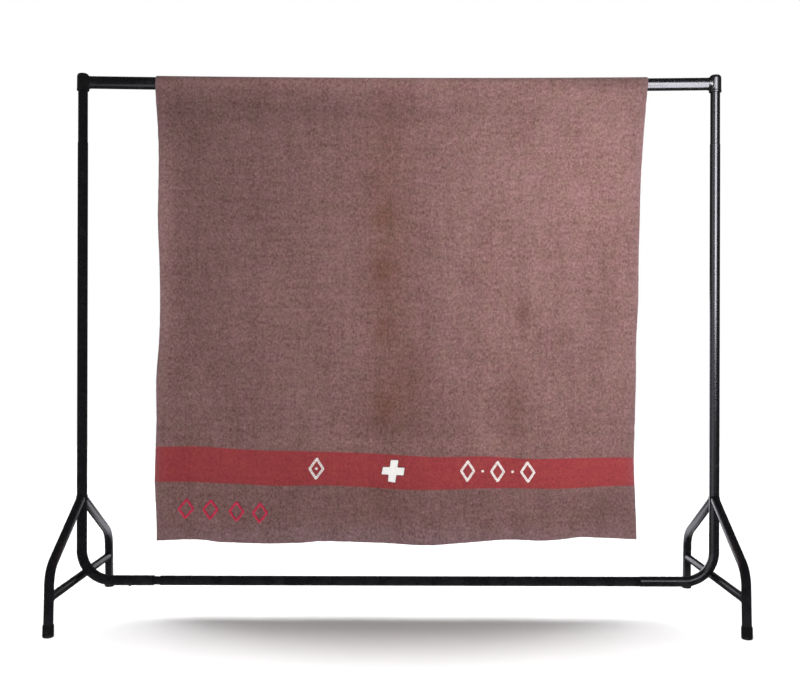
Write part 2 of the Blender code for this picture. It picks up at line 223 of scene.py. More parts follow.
def turned_bar(start, heading, rows):
    """A round bar from rows of distance along and radius."""
    bm = bmesh.new()
    heading = Vector(heading).normalized()
    face = start_tube(bm, start, heading, rows[0][1])
    for (along, radius), (next_along, next_radius) in zip(rows, rows[1:]):
        factor = next_radius / radius
        face = run_on(bm, face, heading * (next_along - along), (factor, factor, factor))
    return bm


def add_piece(bm, name, material, smooth_below=SMOOTH_BELOW):
    """Turn a bmesh into a piece of the object that rides on its body."""
    bmesh.ops.recalc_face_normals(bm, faces=bm.faces)
    mesh = bpy.data.meshes.new(name)
    bm.to_mesh(mesh)
    bm.free()
    mesh.materials.append(material)
    mesh.shade_smooth()
    mesh.set_sharp_from_angle(angle=smooth_below)
    piece = bpy.data.objects.new(name, mesh)
    bpy.context.scene.collection.objects.link(piece)
    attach(piece, "root")
    return piece


black_coat = powder_coat()
for label, side in SIDES.items():
    down = Vector((0, 0, -1))
    inward = Vector((-side, 0, 0))
    bm = bmesh.new()
    top = (side * POST_X, 0, POST_JOINT_Z)
    face = start_tube(bm, top, down, UPRIGHT_RADIUS - TUBE_RIM)
    widen = UPRIGHT_RADIUS / (UPRIGHT_RADIUS - TUBE_RIM)
    face = run_on(bm, face, down * TUBE_RIM, (widen, widen, widen))
    face = run_on(bm, face, down * (POST_JOINT_Z - TUBE_RIM - BASE_Z - BASE_BEND))
    face = turn_on(bm, face, down, inward, BASE_BEND, math.pi / 2, 24)
    face = run_on(bm, face, inward * (POST_X - BASE_BEND - BASE_REACH[label] - TUBE_RIM))
    run_on(bm, face, inward * TUBE_RIM, (1 / widen, 1 / widen, 1 / widen))
    upright = add_piece(bm, "upright_tube_" + label, black_coat)
    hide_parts("upright_" + label, "base_corner_" + label)

# The bottom rail. A tube that slips over a thinner neck at its left joint and
# butts against the right bend, held from below by a small pan-head screw.
BOTTOM_RADIUS = 0.0135
NECK_RADIUS = 0.0118
NECK_LENGTH = 0.0165
JOINT_GAP = 0.0003
SCREW_X = -0.7625
SCREW_RADIUS = 0.0038
SCREW_HEIGHT = 0.0024
SCREW_SUNK = 0.0004

rail_start = -BASE_REACH["left"] + JOINT_GAP
rail_length = BASE_REACH["right"] + BASE_REACH["left"] - 2 * JOINT_GAP
rows = [
    (0.0, NECK_RADIUS),
    (NECK_LENGTH, NECK_RADIUS),
    (NECK_LENGTH + 0.0005, BOTTOM_RADIUS - 0.0005),
    (NECK_LENGTH + 0.0011, BOTTOM_RADIUS),
    (rail_length - TUBE_RIM, BOTTOM_RADIUS),
    (rail_length, BOTTOM_RADIUS - TUBE_RIM),
]
bm = turned_bar((rail_start, 0, BASE_Z), (1, 0, 0), rows)
bottom_tube = add_piece(bm, "bottom_tube", black_coat)
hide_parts("bottom_rail")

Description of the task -
Would you copy out each line exactly as written?

The result -
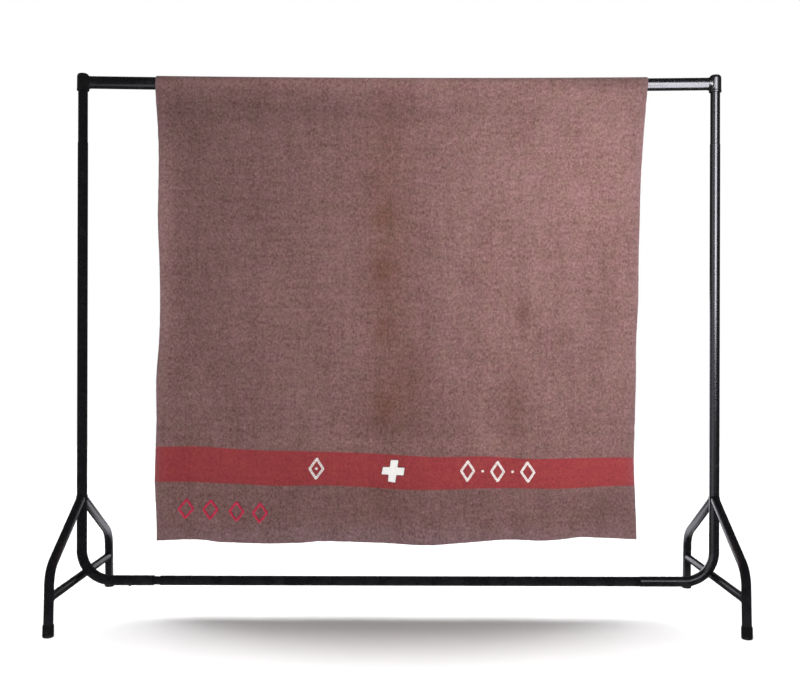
Write part 2 of the Blender code for this picture. It picks up at line 223 of scene.py. More parts follow.
def turned_bar(start, heading, rows):
    """A round bar from rows of distance along and radius."""
    bm = bmesh.new()
    heading = Vector(heading).normalized()
    face = start_tube(bm, start, heading, rows[0][1])
    for (along, radius), (next_along, next_radius) in zip(rows, rows[1:]):
        factor = next_radius / radius
        face = run_on(bm, face, heading * (next_along - along), (factor, factor, factor))
    return bm


def add_piece(bm, name, material, smooth_below=SMOOTH_BELOW):
    """Turn a bmesh into a piece of the object that rides on its body."""
    bmesh.ops.recalc_face_normals(bm, faces=bm.faces)
    mesh = bpy.data.meshes.new(name)
    bm.to_mesh(mesh)
    bm.free()
    mesh.materials.append(material)
    mesh.shade_smooth()
    mesh.set_sharp_from_angle(angle=smooth_below)
    piece = bpy.data.objects.new(name, mesh)
    bpy.context.scene.collection.objects.link(piece)
    attach(piece, "root")
    return piece


black_coat = powder_coat()
for label, side in SIDES.items():
    down = Vector((0, 0, -1))
    inward = Vector((-side, 0, 0))
    bm = bmesh.new()
    top = (side * POST_X, 0, POST_JOINT_Z)
    face = start_tube(bm, top, down, UPRIGHT_RADIUS - TUBE_RIM)
    widen = UPRIGHT_RADIUS / (UPRIGHT_RADIUS - TUBE_RIM)
    face = run_on(bm, face, down * TUBE_RIM, (widen, widen, widen))
    face = run_on(bm, face, down * (POST_JOINT_Z - TUBE_RIM - BASE_Z - BASE_BEND))
    face = turn_on(bm, face, down, inward, BASE_BEND, math.pi / 2, 24)
    face = run_on(bm, face, inward * (POST_X - BASE_BEND - BASE_REACH[label] - TUBE_RIM))
    run_on(bm, face, inward * TUBE_RIM, (1 / widen, 1 / widen, 1 / widen))
    upright = add_piece(bm, "upright_tube_" + label, black_coat)
    hide_parts("upright_" + label, "base_corner_" + label)

# The bottom rail. A tube that slips over a thinner neck at its left joint and
# butts against the right bend, held from below by a small pan-head screw.
BOTTOM_RADIUS = 0.0135
NECK_RADIUS = 0.0118
NECK_LENGTH = 0.0165
JOINT_GAP = 0.0003
SCREW_X = -0.7625
SCREW_RADIUS = 0.0038
SCREW_HEIGHT = 0.0024
SCREW_SUNK = 0.0004

rail_start = -BASE_REACH["left"] + JOINT_GAP
rail_length = BASE_REACH["right"] + BASE_REACH["left"] - 2 * JOINT_GAP
rows = [
    (0.0, NECK_RADIUS),
    (NECK_LENGTH, NECK_RADIUS),
    (NECK_LENGTH + 0.0005, BOTTOM_RADIUS - 0.0005),
    (NECK_LENGTH + 0.0011, BOTTOM_RADIUS),
    (rail_length - TUBE_RIM, BOTTOM_RADIUS),
    (rail_length, BOTTOM_RADIUS - TUBE_RIM),
]
bm = turned_bar((rail_start, 0, BASE_Z), (1, 0, 0), rows)
bottom_tube = add_piece(bm, "bottom_tube", black_coat)
hide_parts("bottom_rail")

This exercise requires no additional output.